Soulèvements d’Andrés Denegri


Marta Ponsa : Quel est le contexte de création de ces pièces ? Une réaction face à un moment historique ? Une interprétation, une réflexion… une volonté critique et artistique… ?

Andrés Denegri : Le travail exposé dans Soulèvements est la seconde pièce d’Éramos esperados [Nous avons été attendus], une série débutée en 2012 axée sur la dualité des modèles économiques antagoniques tout au long de l’histoire argentine : d’une part celui basé sur l’export agro-alimentaire et, d’autre part, le développementisme industriel. Dans ce contexte, la lutte ouvrière organisée joue un rôle particulier, clairement exprimé dans Nous avons été attendus (fer et terre), l’installation – ou dispositif – qui fait partie de cette nouvelle version de l’exposition Soulèvements présentée à Buenos Aires. Les trois projections en noir et blanc y scintillent sur un écran translucide suspendu au-dessus d’une table. Les images proviennent de projecteurs Super 8 installés sur une autre table, parallèle à la première. Chaque pellicule générant l’un des films projeté, parcourt depuis le projecteur l’espace entre les deux tables, traverse verticalement le dos de l’écran puis revient se loger dans le projecteur. Ainsi se génère un signe infini (la forme d’un 8) en perpétuel mouvement. Le film au centre de l’écran montre le drapeau national et rappelle l’œuvre d’Eugène Py La bandera argentina [Le Drapeau argentin] ; à en croire le texte diffusé par l’installation, ce serait la première manifestation cinématographique dans notre pays. De chaque côté du drapeau se succèdent les images des deux luttes ouvrières menées au début du XXe siècle sur des terrains bien différents, la ville et la campagne. Elles correspondent à deux moments mythiques du combat des travailleurs réclamant leurs droits : El Grito de Alcorta [Le Cri d’Alcorta] (1912) et La Semana Trágica [La Semaine tragique] (1919).

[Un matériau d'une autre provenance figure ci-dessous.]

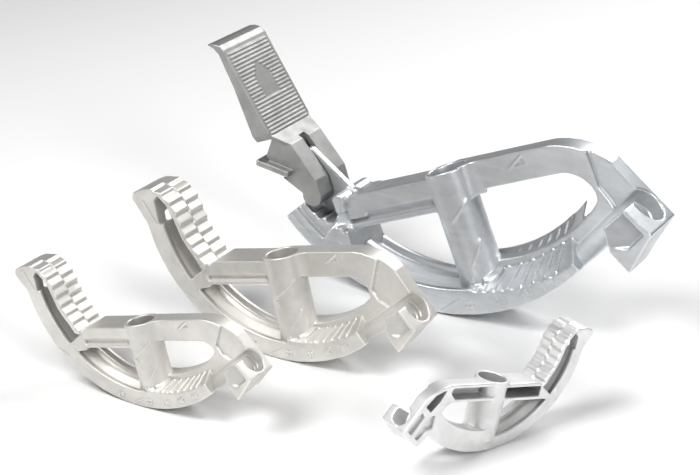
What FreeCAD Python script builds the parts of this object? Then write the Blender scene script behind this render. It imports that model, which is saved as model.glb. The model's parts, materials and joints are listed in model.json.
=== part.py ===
"""A set of four cast conduit bender heads, the largest with a hinged foot pedal. Millimetres, +Z up.

Each head is one aluminium casting: a round shoe whose rim is a half-round groove for the conduit, a
blind socket for the handle, an arm and a foot tread on one side of the socket, and on the other side
a nose that ends in the hook that holds the conduit. Every head stands on the rim of its own shoe.

A head is drawn in its casting frame: x runs along the arm towards the nose, z runs up the socket,
y = 0 is the middle of the groove, and the origin is the centre of the shoe's arc.
"""
import FreeCAD, Part
import math
import os
from FreeCAD import Vector

os.makedirs("parts", exist_ok=True)

# ---- the four sizes -------------------------------------------------------------------------------
# rim: radius of the shoe's rim; width: over both side walls; conduit: outside diameter it bends;
# bore, tube, socket: inside and outside diameter and x of the handle socket; mouth, arm_top, nose_top:
# heights in the casting frame; arm: the near and far y of the arm; nose_far: the far y of the nose;
# window, sill: right end of the nose's window, and its top below the nose's top, at DESIGN_RIM;
# wall: depth of the near wall at the socket and at the notch, at DESIGN_RIM;
# roll: how far the casting rocks back on its rim; x, y, yaw: its place.
HEADS = {
    "head_half_inch": dict(rim=108.0, width=31.0, conduit=17.9, bore=27.0, tube=33.0, socket=-13.0,
                           mouth=-38.0, arm_top=-40.0, nose_top=-38.0, arm=(-12.0, 15.5), nose_far=15.5,
                           window=80.0, sill=27.0, wall=(22.0, 16.0), roll=15.0,
                           x=220.0, y=-111.0, yaw=-113.6),
    "head_three_quarter_inch": dict(rim=135.0, width=38.0, conduit=23.4, bore=27.0, tube=33.5,
                                    socket=-15.0, mouth=-48.0, arm_top=-50.5, nose_top=-48.5,
                                    arm=(-14.5, 19.0), nose_far=17.5, window=80.0, sill=27.0,
                                    wall=(23.0, 14.0), roll=15.0, x=-111.0, y=-209.0, yaw=0.0),
    "head_one_inch": dict(rim=163.0, width=46.0, conduit=29.5, bore=33.8, tube=40.5, socket=-15.0,
                          mouth=-51.0, arm_top=-54.0, nose_top=-51.0, arm=(-17.5, 23.0), nose_far=21.0,
                          window=80.0, sill=27.0, wall=(23.0, 16.0), roll=13.7, x=-48.0, y=-50.5, yaw=0.0),
    "head_inch_and_quarter": dict(rim=239.0, width=70.0, conduit=38.4, bore=42.6, tube=49.5,
                                  socket=-20.0, mouth=-81.0, arm_top=-85.0, nose_top=-80.0,
                                  arm=(-19.0, 24.5), nose_far=25.0, window=97.0, sill=22.0,
                                  wall=(18.0, 7.0), roll=22.5, x=25.0, y=138.0, yaw=0.0),
}
PEDAL_HEAD = "head_inch_and_quarter"
DESIGN_RIM = 163.0            # the proportions below are those of the one inch head
GROOVE_INSET = 2.0            # the conduit's centre line lies this far inside the rim
GROOVE_PLAY = 0.5             # groove radius over the conduit's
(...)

Ce travail a été réalisé dans un contexte spécifique : les retrouvailles avec la politique étaient à leur apogée et l’on découvrait que l’engagement peut mener à une transformation réelle des conditions de vie quotidiennes. Les discours pour les droits des travailleurs, la justice sociale et le développement industriel de notre pays prévalaient. C’est ce que j’ai ressenti, moi comme des millions d’Argentins entre 2003 et 2015 : nous étions en train de vivre un de ces épisodes exceptionnels de l’histoire où l’État est dirigé par les représentants des majorités populaires et non par leurs ennemis. C’est la raison du titre de la série : Nous avons été attendus. Il est tiré de Sur le concept de l’histoire de Walter Benjamin, d’un paragraphe où il suggère une responsabilité du présent à l’égard du passé : « … Le passé est chargé d’un indice secret qui le désigne pour la rédemption. Ne sommes-nous pas nous-mêmes effleurés par un souffle de l’air qui a entouré ceux qui nous ont précédés ? N’y a-t-il pas dans les voix auxquelles nous prêtons attention un écho de celles qui se sont tues ? Les femmes que nous courtisons n’ont-elles pas des sœurs qu’elles n’ont pas eu le temps de connaître ? Si tel est le cas, alors il existe un accord secret entre les générations passées et la nôtre. Alors nous avons été attendus sur Terre. Alors nous est donnée, comme à chaque génération qui nous a précédés, une faible puissance messianique sur laquelle le passé a une prétention. » J’ai senti que je vivais une époque où cet accord secret était validé, où la lutte et la souffrance vécues par beaucoup prenaient à nouveau tout leur sens.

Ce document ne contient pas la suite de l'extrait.